▸ Objective
Leave the pictures out. Return all other data exactly.

▸ Provided records
___

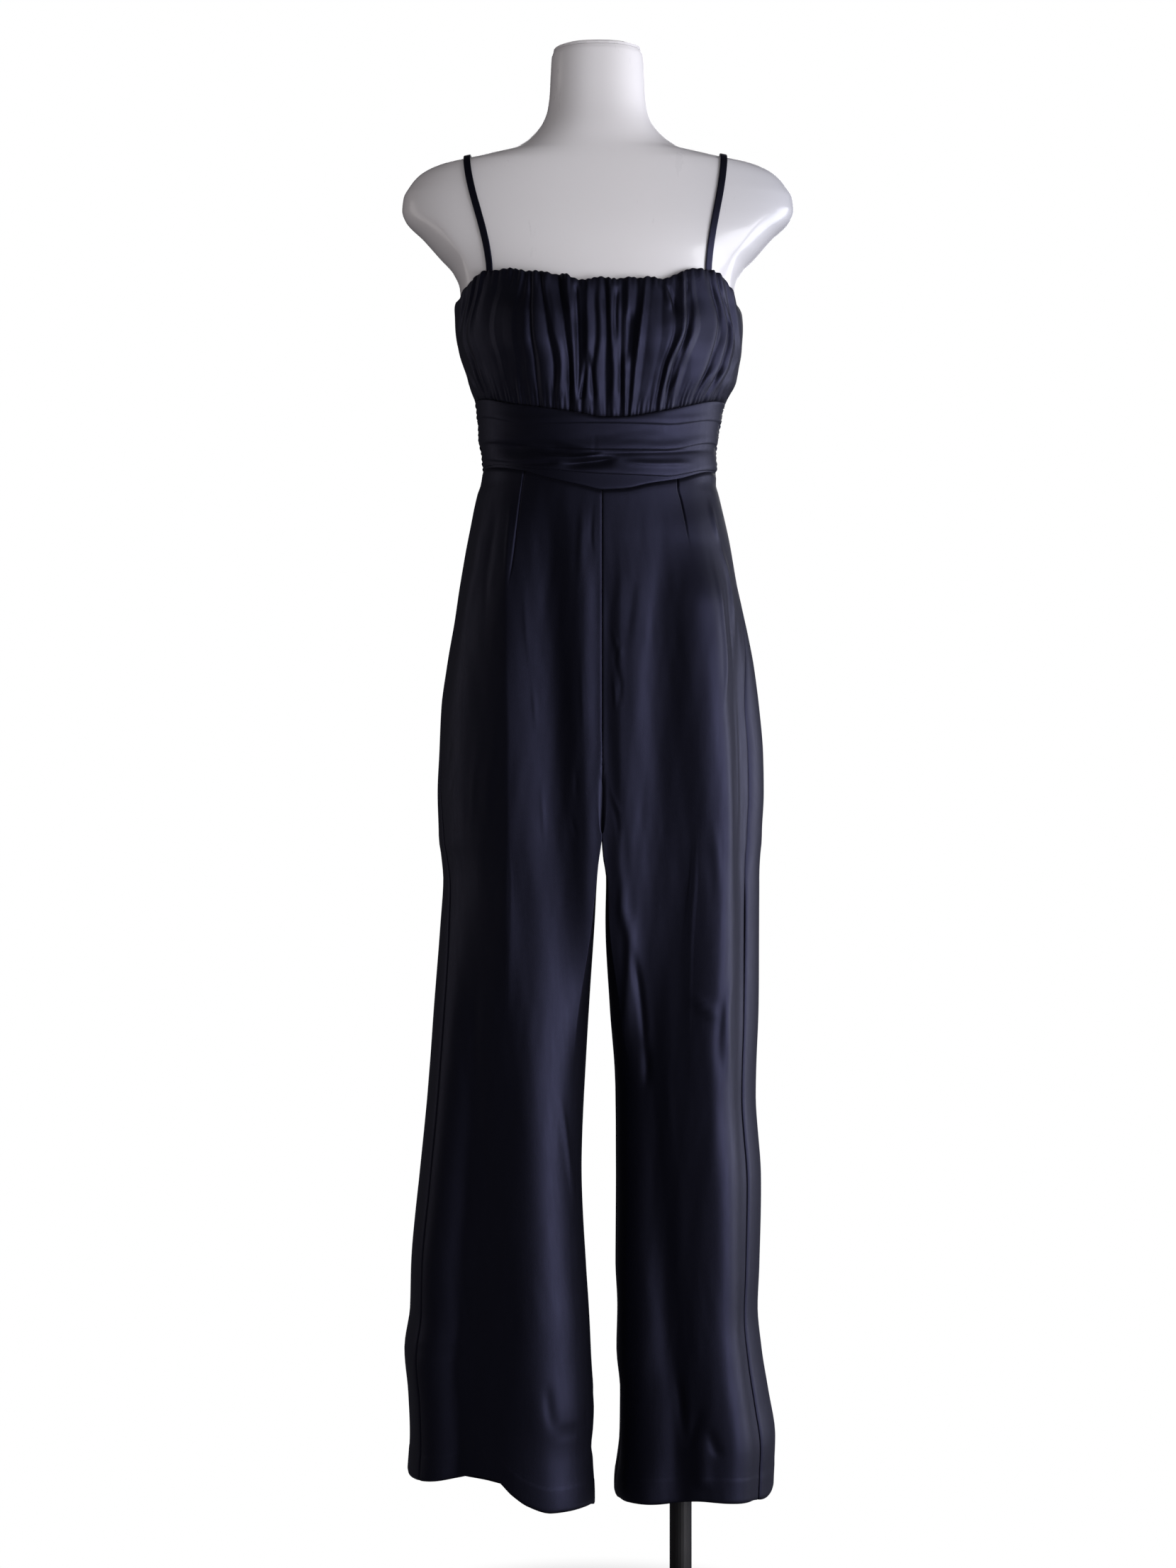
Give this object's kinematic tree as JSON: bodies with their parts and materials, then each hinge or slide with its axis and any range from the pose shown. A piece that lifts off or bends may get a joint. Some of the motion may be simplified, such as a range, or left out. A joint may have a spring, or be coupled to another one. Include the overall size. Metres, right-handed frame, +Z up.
{
  "type": "jumpsuit on dress form",
  "caption": "Strappy wide-leg jumpsuit with a gathered bodice and draped waistband, worn by a white headless, limbless dress form on a pole and round base.",
  "frame": {"origin": "middle of the base plate's underside, on the floor", "axes": "+Z up; the front faces -Y; +X is the wearer's left"},
  "size_m": [0.425, 0.33, 1.7161],
  "materials": {
    "black_satin_crepe": "satin-faced crepe, blue-black, soft sheen",
    "white_lacquer": "satin white lacquer, lightly scuffed",
    "dark_pole_metal": "satin black",
    "dark_base_metal": "satin black"
  },
  "bodies": {
    "root": {"strap_left": "black_satin_crepe", "strap_right": "black_satin_crepe", "bodice_front": "black_satin_crepe", "bodice_back": "black_satin_crepe", "waistband_front_drape": "black_satin_crepe", "waistband_front_lower": "black_satin_crepe", "waistband_back": "black_satin_crepe", "trouser_front_left": "black_satin_crepe", "trouser_front_right": "black_satin_crepe", "trouser_back_left": "black_satin_crepe", "trouser_back_right": "black_satin_crepe", "dress_form": "white_lacquer", "form_neck_cap": "white_lacquer", "form_pole": "dark_pole_metal", "form_base_collar": "dark_pole_metal", "form_base_plate": "dark_base_metal"}
  },
  "joints": []
}
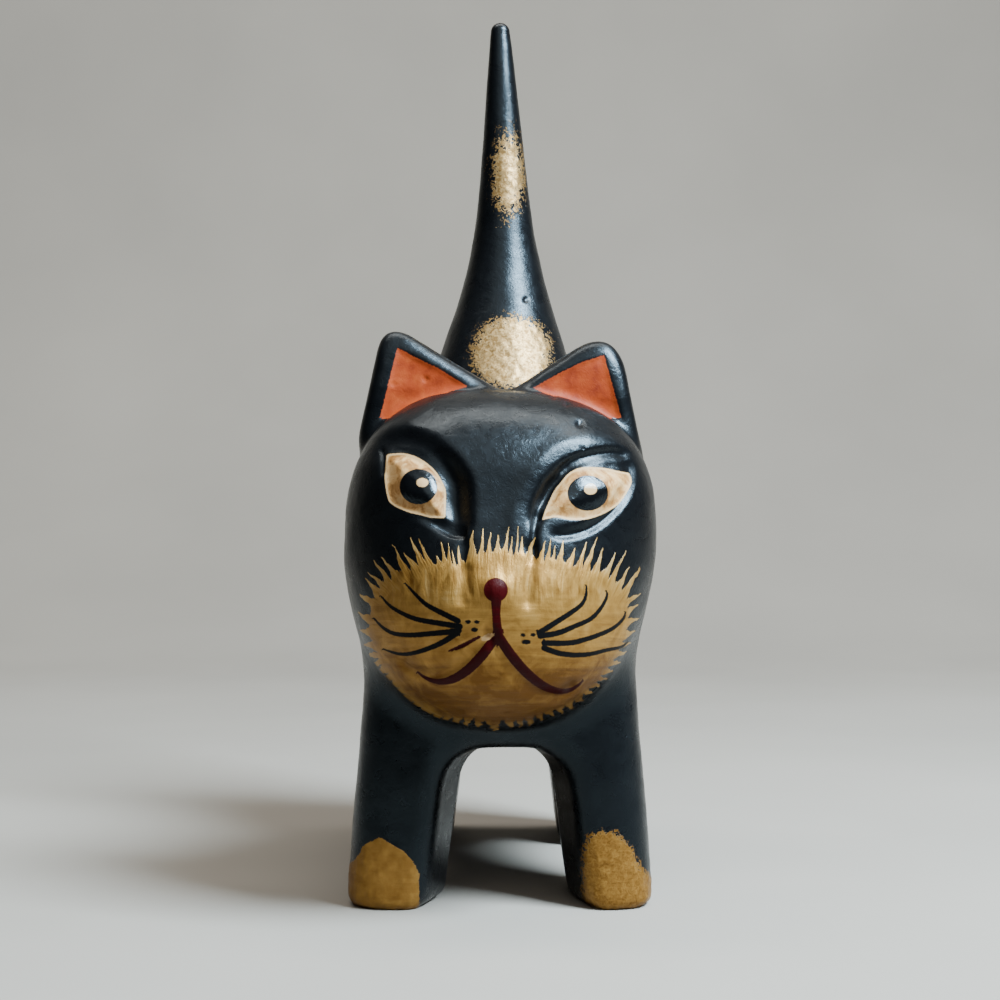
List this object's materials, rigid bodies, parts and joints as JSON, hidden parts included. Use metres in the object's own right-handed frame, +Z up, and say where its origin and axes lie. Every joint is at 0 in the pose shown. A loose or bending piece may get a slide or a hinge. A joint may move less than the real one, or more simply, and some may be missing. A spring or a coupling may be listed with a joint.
{
  "type": "wooden cat figurine",
  "caption": "Carved and painted wooden cat standing on short legs, with a broad rounded face, pointed ears and a tall tapering tail held straight up.",
  "frame": {"origin": "on the ground under the middle of the cat's bounding box", "axes": "+Z up along the tail, -Y the way the cat faces, +X to the right of someone who looks it in the face"},
  "size_m": [0.0716, 0.1414, 0.2244],
  "materials": {
    "painted_wood": "satin black brushed paint, with dull gold muzzle, toes and tail spots, brick red ears and cream eyes"
  },
  "bodies": {
    "root": {"cat": "painted_wood"}
  },
  "joints": []
}
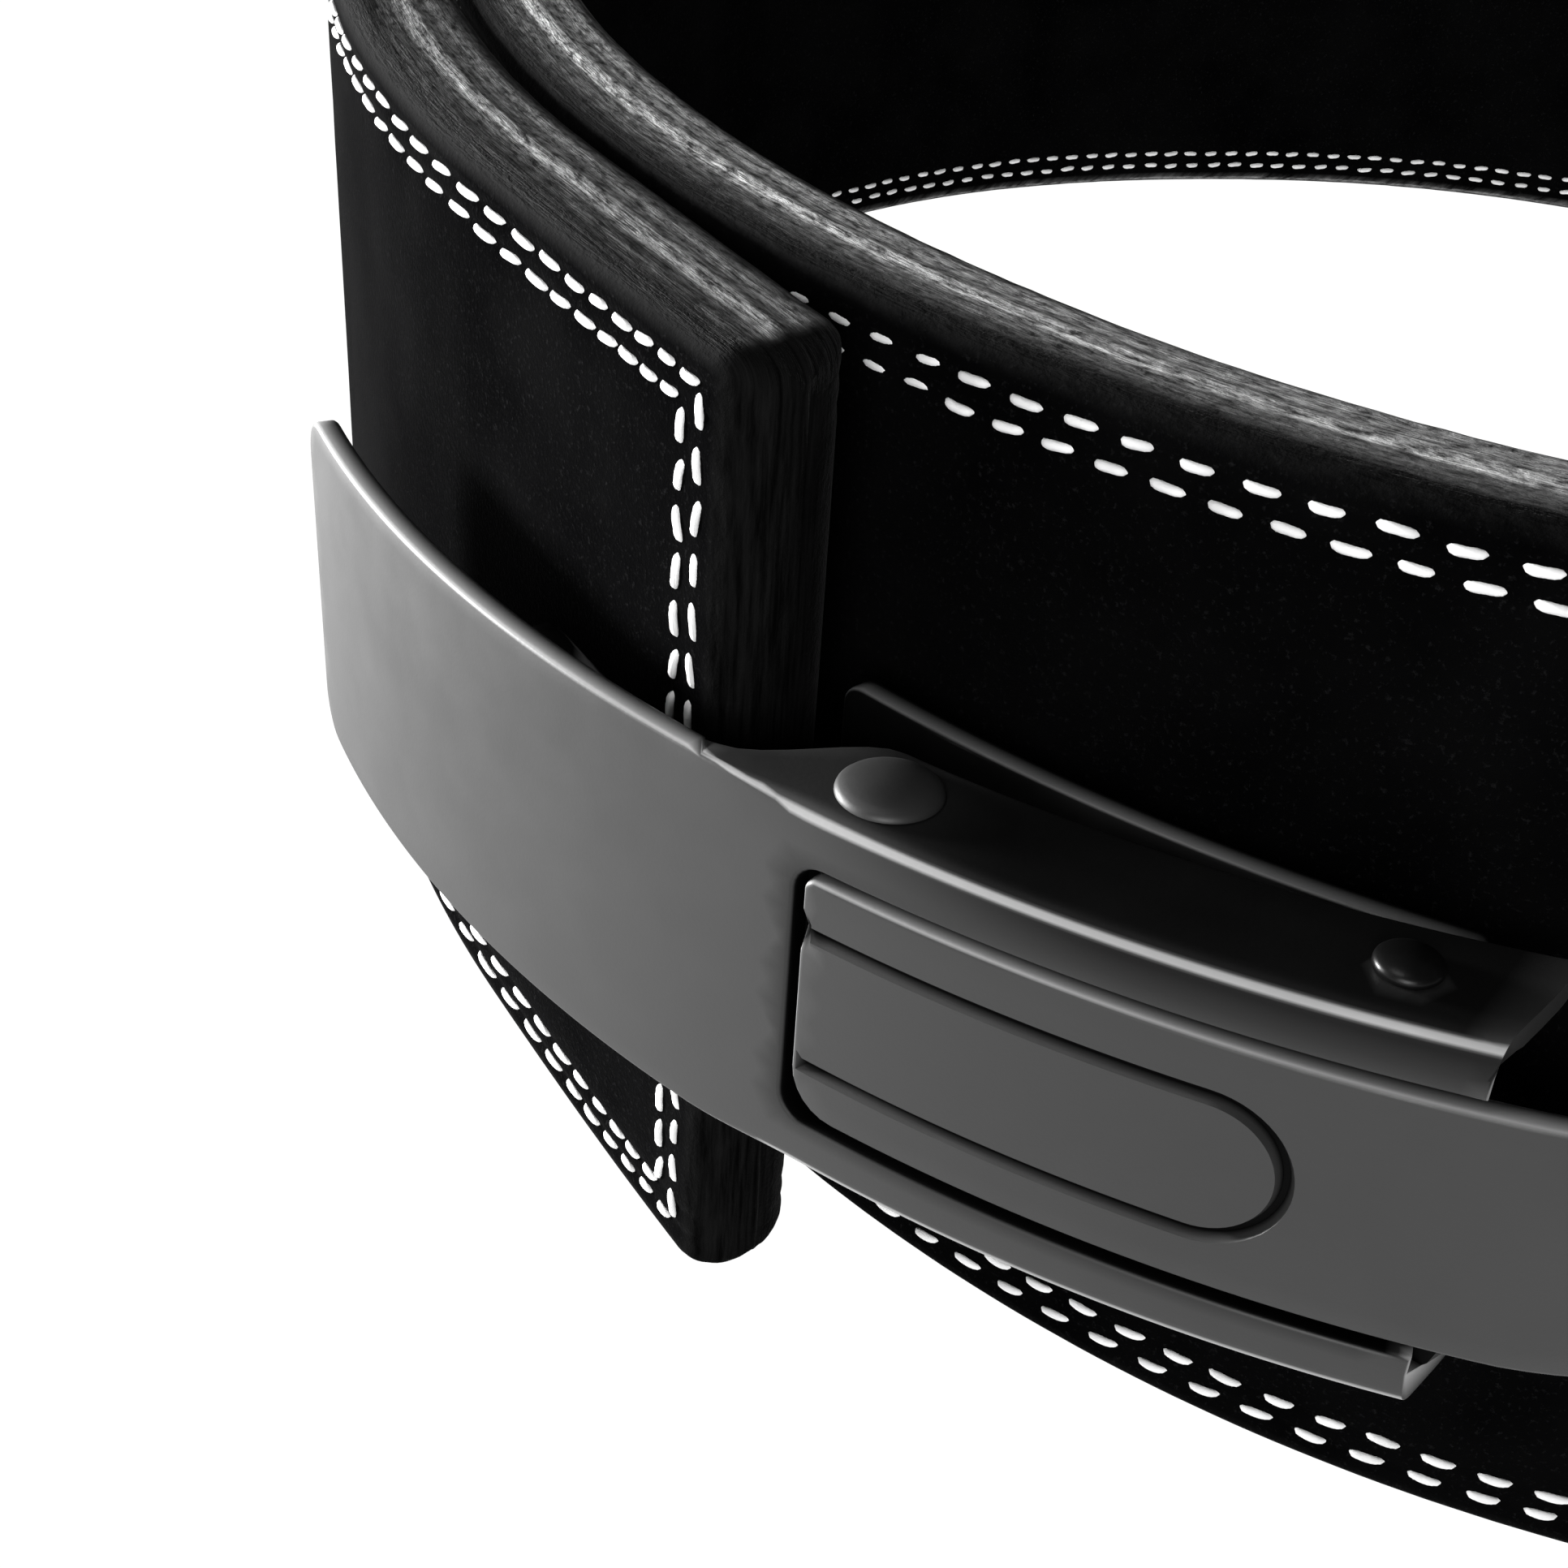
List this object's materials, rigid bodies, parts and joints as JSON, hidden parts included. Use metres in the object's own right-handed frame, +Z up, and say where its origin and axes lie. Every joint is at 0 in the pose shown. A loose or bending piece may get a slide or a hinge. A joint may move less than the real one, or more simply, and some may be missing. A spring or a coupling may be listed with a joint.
{
  "type": "weightlifting belt",
  "caption": "Thick leather lifting belt, fastened by a curved steel lever buckle with an over-centre link plate.",
  "frame": {"origin": "on the surface the belt stands on, under the middle of the whole belt's box", "axes": "+Z up along the belt's width, -Y towards the front of the buckle, +X to the right seen from the front"},
  "size_m": [0.3796, 0.3904, 0.1],
  "materials": {
    "black_suede": "napped suede, burnished cut edges",
    "satin_steel": "satin dark grey coat",
    "black_steel": "semi-gloss black",
    "white_thread": "bonded white sewing thread"
  },
  "bodies": {
    "root": {"belt_strap": "black_suede", "lever_handle": "satin_steel", "link_plate": "satin_steel", "mount_plate": "black_steel", "pivot_pin": "black_steel", "link_pin": "satin_steel", "mount_screw_1": "satin_steel", "mount_screw_2": "satin_steel", "mount_screw_3": "satin_steel", "mount_screw_4": "satin_steel"}
  },
  "joints": []
}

___

▸ Problem solution
Give this object's kinematic tree as JSON: bodies with their parts and materials, then each hinge or slide with its axis and any range from the pose shown. A piece that lifts off or bends may get a joint. Some of the motion may be simplified, such as a range, or left out. A joint may have a spring, or be coupled to another one. Include the overall size. Metres, right-handed frame, +Z up.
{
  "type": "jumpsuit on dress form",
  "caption": "Strappy wide-leg jumpsuit with a gathered bodice and draped waistband, worn by a white headless, limbless dress form on a pole and round base.",
  "frame": {"origin": "middle of the base plate's underside, on the floor", "axes": "+Z up; the front faces -Y; +X is the wearer's left"},
  "size_m": [0.425, 0.33, 1.7161],
  "materials": {
    "black_satin_crepe": "satin-faced crepe, blue-black, soft sheen",
    "white_lacquer": "satin white lacquer, lightly scuffed",
    "dark_pole_metal": "satin black",
    "dark_base_metal": "satin black"
  },
  "bodies": {
    "root": {"strap_left": "black_satin_crepe", "strap_right": "black_satin_crepe", "bodice_front": "black_satin_crepe", "bodice_back": "black_satin_crepe", "waistband_front_drape": "black_satin_crepe", "waistband_front_lower": "black_satin_crepe", "waistband_back": "black_satin_crepe", "trouser_front_left": "black_satin_crepe", "trouser_front_right": "black_satin_crepe", "trouser_back_left": "black_satin_crepe", "trouser_back_right": "black_satin_crepe", "dress_form": "white_lacquer", "form_neck_cap": "white_lacquer", "form_pole": "dark_pole_metal", "form_base_collar": "dark_pole_metal", "form_base_plate": "dark_base_metal"}
  },
  "joints": []
}
List this object's materials, rigid bodies, parts and joints as JSON, hidden parts included. Use metres in the object's own right-handed frame, +Z up, and say where its origin and axes lie. Every joint is at 0 in the pose shown. A loose or bending piece may get a slide or a hinge. A joint may move less than the real one, or more simply, and some may be missing. A spring or a coupling may be listed with a joint.
{
  "type": "wooden cat figurine",
  "caption": "Carved and painted wooden cat standing on short legs, with a broad rounded face, pointed ears and a tall tapering tail held straight up.",
  "frame": {"origin": "on the ground under the middle of the cat's bounding box", "axes": "+Z up along the tail, -Y the way the cat faces, +X to the right of someone who looks it in the face"},
  "size_m": [0.0716, 0.1414, 0.2244],
  "materials": {
    "painted_wood": "satin black brushed paint, with dull gold muzzle, toes and tail spots, brick red ears and cream eyes"
  },
  "bodies": {
    "root": {"cat": "painted_wood"}
  },
  "joints": []
}
List this object's materials, rigid bodies, parts and joints as JSON, hidden parts included. Use metres in the object's own right-handed frame, +Z up, and say where its origin and axes lie. Every joint is at 0 in the pose shown. A loose or bending piece may get a slide or a hinge. A joint may move less than the real one, or more simply, and some may be missing. A spring or a coupling may be listed with a joint.
{
  "type": "weightlifting belt",
  "caption": "Thick leather lifting belt, fastened by a curved steel lever buckle with an over-centre link plate.",
  "frame": {"origin": "on the surface the belt stands on, under the middle of the whole belt's box", "axes": "+Z up along the belt's width, -Y towards the front of the buckle, +X to the right seen from the front"},
  "size_m": [0.3796, 0.3904, 0.1],
  "materials": {
    "black_suede": "napped suede, burnished cut edges",
    "satin_steel": "satin dark grey coat",
    "black_steel": "semi-gloss black",
    "white_thread": "bonded white sewing thread"
  },
  "bodies": {
    "root": {"belt_strap": "black_suede", "lever_handle": "satin_steel", "link_plate": "satin_steel", "mount_plate": "black_steel", "pivot_pin": "black_steel", "link_pin": "satin_steel", "mount_screw_1": "satin_steel", "mount_screw_2": "satin_steel", "mount_screw_3": "satin_steel", "mount_screw_4": "satin_steel"}
  },
  "joints": []
}